Athena Holy Virgin; Maiden Goddess; Mother Goddess of Athens; Bright Eyed.
An all powerful warrior goddess, but she disliked senseless violence.
Sometimes called Pallas Athene in memory of the goddess' close friend whom she accidentally killed in practice.  The Parthenon, "Virgin Temple," was her shrine.  Sacred to her were the owl, olive, oak, intertwined snakes.
She wore a helmet and aegis (breastplate) and carried a shield and spear.  She invented the plow, bridle, rake, ox yoke, chariot, and flute; also taught humankind to breed and break horses.  She was celebrated at the Lesser Panthenaea in March and on the Day of the Geniae on December 25.  She was a goddess of freedom and women's rights; patroness of craftsman, especially smiths, goldsmiths, potters, dressmakers, shipbuilders, weavers and spinners.  Also the patroness of career women.  She was the protector of cities and patron of soldiers.  She was the goddess of protection, writing, music, the sciences, sculptors, potters, architects, wisdom, arts and skills, renewal, true justice, protection (both psychic and physical), prudence, wise counsel, peace, embroidery, horses and oxen, snakes, pillars, trees, olive boughs, battle strategy.

                                                                                                                                                                                    D.J. Conway


Goatskin breastplate of the Goddess Athene, ornamented with oracular serpents and the petrifying head of Medusa.  The original Libyan Athene was herself the Gorgon mask surrounded by serpents, served by priestesses who wore the aegis as a goatskin apron.  It was a badge of divine power.  Later Homeric myths considered the aegis so essential to sovereignty that not even Zeus could rule the other gods without it.

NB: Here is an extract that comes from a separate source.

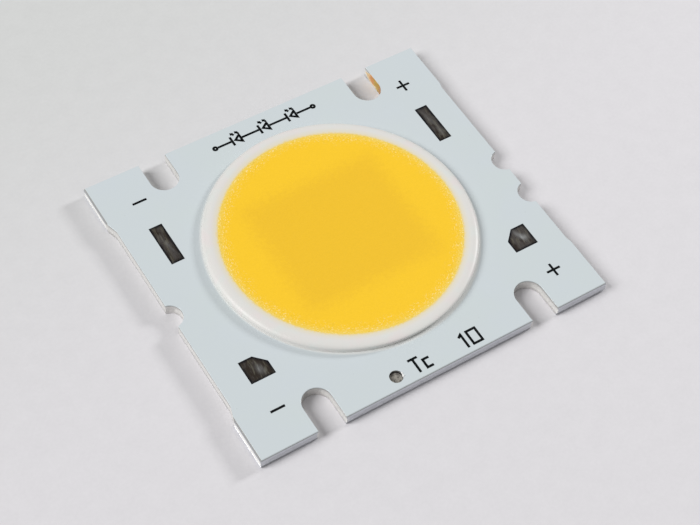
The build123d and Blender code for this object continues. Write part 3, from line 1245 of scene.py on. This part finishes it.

Athene came from North Africa.  She was the Libyan Triple Goddess Neith, Metis, Medusa, Anath, or Ath-enna.  An inscription at Larnax-Lapithou named her Athene in Greek, Anat in Phoenician.  Pre-Hellenic myths said she came from the uterus of Lake Tritonis (Three Queens) in Libya.  Egyptians sometimes called Isis Athene, which meant "I have come from myself."
Greeks claimed Athene was born from Zeus's head, after he swallowed her mother Metis, i.e. Medusa, "Female Wisdom," formerly symbolized by the Gorgoneum, Athene's snake haired mask, invested with power to turn men to stone.  Gorgo, or Gorgon, was Athene's Destroyer aspect.